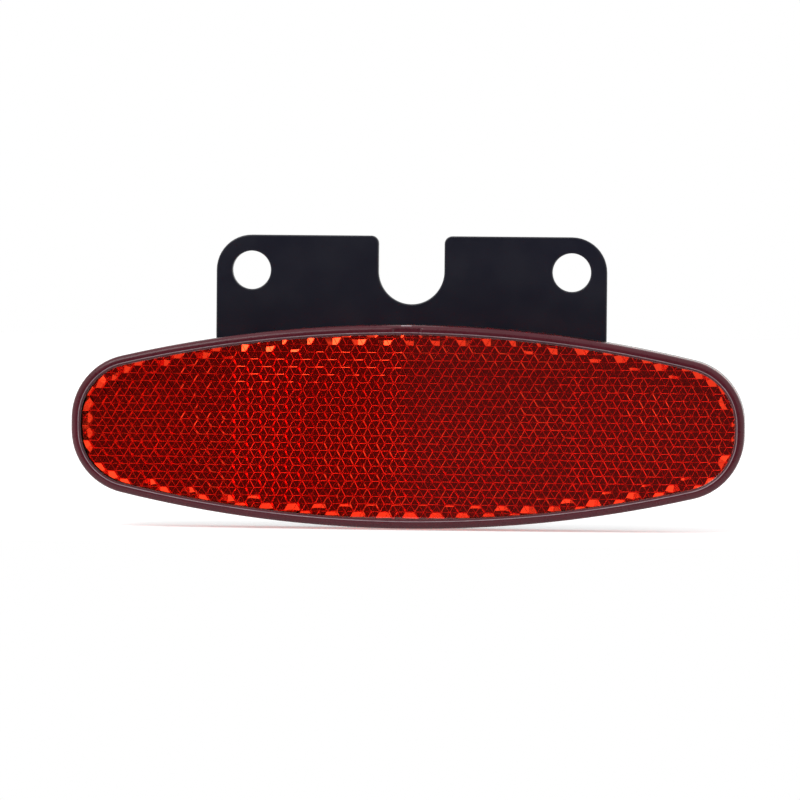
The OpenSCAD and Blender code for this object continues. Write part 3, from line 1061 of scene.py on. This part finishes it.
def world():
    """White to the camera; to the object a light tent with a dark opening, its cloth white in gloss and glass."""
    w = bpy.data.worlds.new("room")
    bpy.context.scene.world = w
    w.use_nodes = True
    nodes = w.node_tree.nodes
    links = w.node_tree.links
    nodes.clear()

    def node(kind, inputs=None, **settings):
        made = nodes.new(kind)
        for key, val in settings.items():
            setattr(made, key, val)
        for key, val in (inputs or {}).items():
            if isinstance(val, bpy.types.NodeSocket):
                links.new(val, made.inputs[key])
            else:
                made.inputs[key].default_value = val
        return made

    def smooth(value, low_in, high_in, low, high):
        return node("ShaderNodeMapRange", {
            "Value": value, "From Min": low_in, "From Max": high_in,
            "To Min": low, "To Max": high}, interpolation_type="SMOOTHSTEP").outputs[0]

    def calc(operation, a, b=0.0):
        return node("ShaderNodeMath", {0: a, 1: b}, operation=operation).outputs[0]

    way = node("ShaderNodeSeparateXYZ", {0: node("ShaderNodeTexCoord").outputs["Generated"]}).outputs
    tent = calc("ADD", TENT_LOW, calc("MULTIPLY", calc("ABSOLUTE", way[0]), TENT_SIDES))
    opening = smooth(way[0], *OPENING_SPLIT, OPENING_LEFT, OPENING_RIGHT)
    cloth = smooth(way[1], -math.cos(OPENING_INNER), -math.cos(OPENING_OUTER), 0.0, 1.0)
    ray = node("ShaderNodeLightPath").outputs
    bare = calc("MAXIMUM", ray["Is Glossy Ray"], ray["Is Transmission Ray"])
    tent = calc("ADD", tent, calc("MULTIPLY", bare, calc("SUBTRACT", 1.0, tent)))
    hole = calc("SUBTRACT", 1.0, cloth)
    level = calc("ADD", calc("MULTIPLY", tent, cloth), calc("MULTIPLY", opening, hole))
    room = node("ShaderNodeBackground", {0: (1, 1, 1, 1), 1: level})
    white = node("ShaderNodeBackground", {0: (1, 1, 1, 1), 1: 1.0})
    mix = node("ShaderNodeMixShader", {0: ray["Is Camera Ray"], 1: room.outputs[0], 2: white.outputs[0]})
    links.new(mix.outputs[0], node("ShaderNodeOutputWorld").inputs[0])


world()
camera()
floor()
area_light("soft key", (-0.35, -0.45, 0.6), (0, 0, -0.02), (0.5, 0.3), 3.0)

settings = bpy.context.scene
settings.view_settings.view_transform = "Standard"
settings.cycles.max_bounces = 24
settings.cycles.glossy_bounces = 16
settings.cycles.transmission_bounces = 16
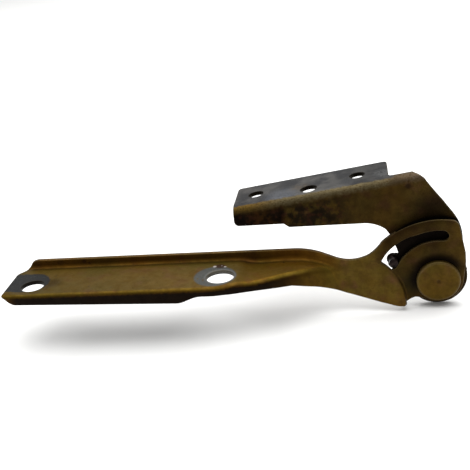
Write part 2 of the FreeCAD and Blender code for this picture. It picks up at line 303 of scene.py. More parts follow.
def slid_to_rim(sheet, u, v, spare):
    """Grid points that sit next to the rim are moved onto it. Of the two ends of a grid edge that
    crosses the rim the nearer one moves, down the slope of the spare distance."""
    nearer = np.zeros(u.shape, bool)
    for axis in (0, 1):
        one = [slice(None), slice(None)]
        two = [slice(None), slice(None)]
        one[axis], two[axis] = slice(None, -1), slice(1, None)
        one, two = tuple(one), tuple(two)
        crosses = (spare[one] < 0) != (spare[two] < 0)
        first = np.abs(spare[one]) <= np.abs(spare[two])
        nearer[one] |= crosses & first
        nearer[two] |= crosses & ~first
    at_u, at_v = u[nearer], v[nearer]
    for _ in range(SLIDES):
        here = sheet.spare(at_u, at_v)
        rise_u = (sheet.spare(at_u + PROBE, at_v) - sheet.spare(at_u - PROBE, at_v)) / (2 * PROBE)
        rise_v = (sheet.spare(at_u, at_v + PROBE) - sheet.spare(at_u, at_v - PROBE)) / (2 * PROBE)
        steep = np.maximum(rise_u ** 2 + rise_v ** 2, 0.15)
        at_u = at_u - np.clip(here * rise_u / steep, -LONGEST_SLIDE, LONGEST_SLIDE)
        at_v = at_v - np.clip(here * rise_v / steep, -LONGEST_SLIDE, LONGEST_SLIDE)
    u, v = u.copy(), v.copy()
    u[nearer], v[nearer] = at_u, at_v
    return u, v, nearer


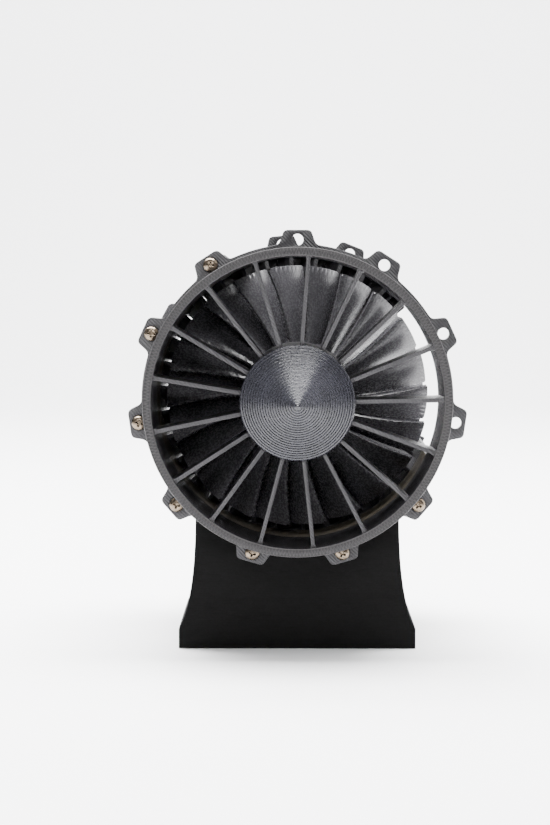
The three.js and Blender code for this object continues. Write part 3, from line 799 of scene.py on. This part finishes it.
# ---- casing screws and inserts ----
# Small nickel-plated pan-head screws with a cross recess; each runs through a lug into a brass
# insert that is melted into the lug behind.
# Nickel plate: warm grey with small sharp highlights. Brass: yellow, and dulled by its knurling.
nickel = turned_metal("plated_nickel", "#74685a", 0.27, 0.5)
brass = turned_metal("knurled_brass", "#b59245", 0.32, 0.8)
screw = turned("pan_screw", [
    (0, -1.7), (1.0, -1.68), (1.7, -1.5), (2.2, -1.1), (2.48, -0.6), (2.55, -0.2), (2.5, 0), (1.5, 0),
    (1.5, 7.7), (1.2, 8), (0, 8),
], 40, closed=False, about=BOLT_CIRCLE)
RECESS_LONG, RECESS_WIDE, RECESS_DEEP, RECESS_MIDDLE = 2.9, 0.75, 1.5, -1.3
for wide, high in ((RECESS_LONG, RECESS_WIDE), (RECESS_WIDE, RECESS_LONG)):
    wing = block(place(BOLT_CIRCLE, RECESS_MIDDLE), wide, RECESS_DEEP, high)
    pick(wing, lambda centre, normal: normal.y > 0.9)
    bpy.ops.transform.resize(value=(0.55, 1, 0.55))
    bpy.ops.object.mode_set(mode="OBJECT")
    cut(screw, wing)
soften(screw, 0.06, segments=1)


def fit_screw(name, angle, seat, face_front, spin):
    """A copy of the screw, spun to where it was tightened, turned to face its end and put in its lug."""
    copy = copy_of(screw)
    bolt = Matrix.Translation(place(BOLT_CIRCLE, 0))
    facing = Matrix.Rotation(0 if face_front else math.pi, 4, "Z")
    tightened = Matrix.Rotation(math.radians(spin), 4, "Y")
    seated = Matrix.Translation((0, seat * MM, 0))
    copy.data.transform(seated @ bolt @ facing @ tightened @ bolt.inverted())
    copy.name = f"{name}_nickel"
    fit(swung(copy, angle - 90), nickel, "housing", "nickel", name)


for number, angle in enumerate(shell_front_angles, 1):
    fit_screw(f"front_screw_{number}", angle, FLANGE_FRONT - 0.15, True, 37 * number)
    finish(brass, f"front_insert_{number}")
for number, angle in enumerate(shell_rear_angles, 1):
    fit_screw(f"rear_screw_{number}", angle, FRAME_BACK + 0.15, False, 53 * number)
    finish(brass, f"rear_insert_{number}")
bpy.data.objects.remove(screw)
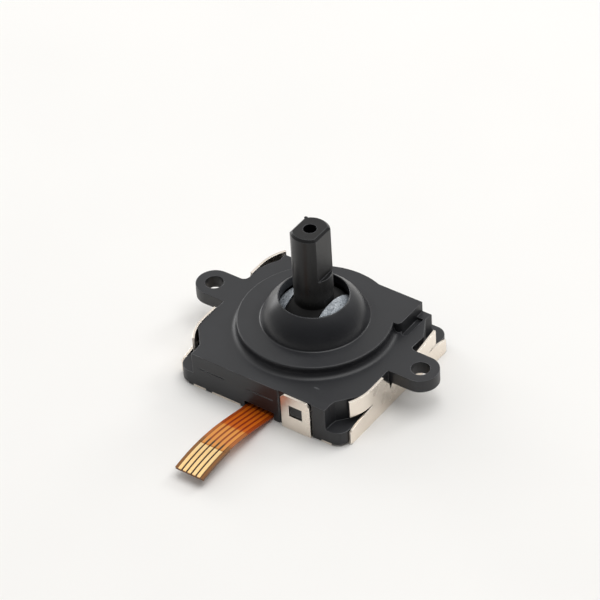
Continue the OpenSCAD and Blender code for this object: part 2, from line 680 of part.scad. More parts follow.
module flex_circuit() color("#b8620e") {
    translate([0, 0, sheet_t]) linear_extrude(film_t) {
        round_box(cavity_half - 0.3, -cavity_front + 0.2, cavity_back - 0.3, 0.5);
        translate([-tail_w / 2, TAIL[0][0]]) square([tail_w, 2]);
    }
    tail_band(20, -film_t / 2, film_t / 2, tail_w);
}

module carbon_tracks() color("#26282a") translate([0, 0, film_z]) linear_extrude(print_t) {
    for (turn = [0, -90], side = [-1, 1]) rotate(turn)
        translate([0.5, spring_reach + side * track_y - 0.2]) square([1.3, 0.4]);
}

module contact_fingers() color("#fbe0a0")
    for (i = [0 : fingers - 1])
        tail_band(finger_steps, film_t / 2, film_t / 2 + print_t, finger_w,
                  (i - (fingers - 1) / 2) * pitch);

module tail_stiffener() color("#7a5a30")
    tail_band(stiffener_steps, -film_t / 2 - stiffener_t, -film_t / 2, tail_w);

upper_housing();
base_plate();
inner_tray();
front_bearing();
rear_bearing();
dome_rocker();
cross_pin();
stick();
x_slider();
y_slider();
x_wiper();
y_wiper();
x_return_spring();
y_return_spring();
click_plunger();
snap_dome();
dome_film();
flex_circuit();
carbon_tracks();
contact_fingers();
tail_stiffener();
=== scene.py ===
import math

import bmesh
import bpy
from mathutils import Matrix, Vector, noise


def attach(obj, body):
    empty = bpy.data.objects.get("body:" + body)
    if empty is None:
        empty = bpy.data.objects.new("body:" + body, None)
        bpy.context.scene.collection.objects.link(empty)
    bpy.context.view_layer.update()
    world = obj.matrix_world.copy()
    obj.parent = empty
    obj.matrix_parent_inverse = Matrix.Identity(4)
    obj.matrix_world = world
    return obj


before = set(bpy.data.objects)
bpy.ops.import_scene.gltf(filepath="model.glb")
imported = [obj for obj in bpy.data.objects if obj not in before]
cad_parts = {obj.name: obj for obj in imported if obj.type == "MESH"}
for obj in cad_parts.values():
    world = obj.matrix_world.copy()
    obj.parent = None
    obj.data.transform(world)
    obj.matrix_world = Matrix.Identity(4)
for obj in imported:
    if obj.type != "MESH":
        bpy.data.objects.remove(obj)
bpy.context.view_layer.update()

# Camera: a long lens from the front right, about forty degrees up, a little rolled.
# It was placed by measuring the flex tail, the ears and the round plateau in the photograph.
MM = 0.001
lens = bpy.data.cameras.new("camera")
lens.lens = 216
lens.sensor_width = 36
lens.clip_start = 0.01
camera = bpy.data.objects.new("camera", lens)
bpy.context.scene.collection.objects.link(camera)
bpy.context.scene.camera = camera
camera_right = Vector((0.81828, 0.57269, -0.04942))
camera_up = Vector((-0.34021, 0.55181, 0.76142))
camera_back = Vector((0.46333, -0.60625, 0.64637))
camera.matrix_world = (Matrix.Translation(Vector((147.432, -194.997, 213.885)) * MM)
                       @ Matrix((camera_right, camera_up, camera_back)).transposed().to_4x4())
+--
### JOB
Return the opening line of the data and every line after it through the line containing "nodes.clear()", please, exactly as written and with nothing added.

### PROBLEM SOLUTION
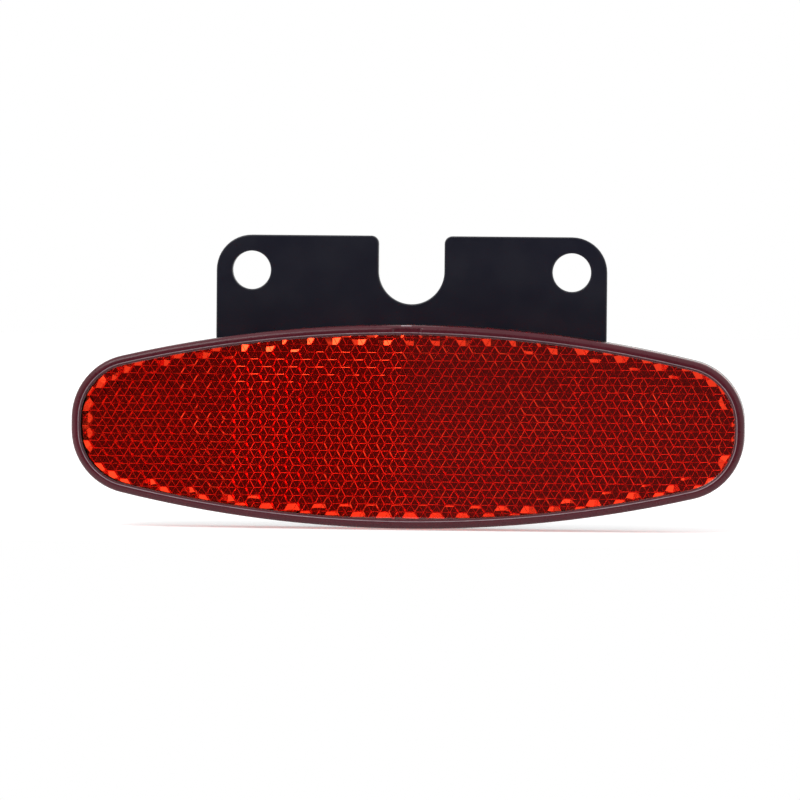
The OpenSCAD and Blender code for this object continues. Write part 3, from line 1061 of scene.py on. This part finishes it.
def world():
    """White to the camera; to the object a light tent with a dark opening, its cloth white in gloss and glass."""
    w = bpy.data.worlds.new("room")
    bpy.context.scene.world = w
    w.use_nodes = True
    nodes = w.node_tree.nodes
    links = w.node_tree.links
    nodes.clear()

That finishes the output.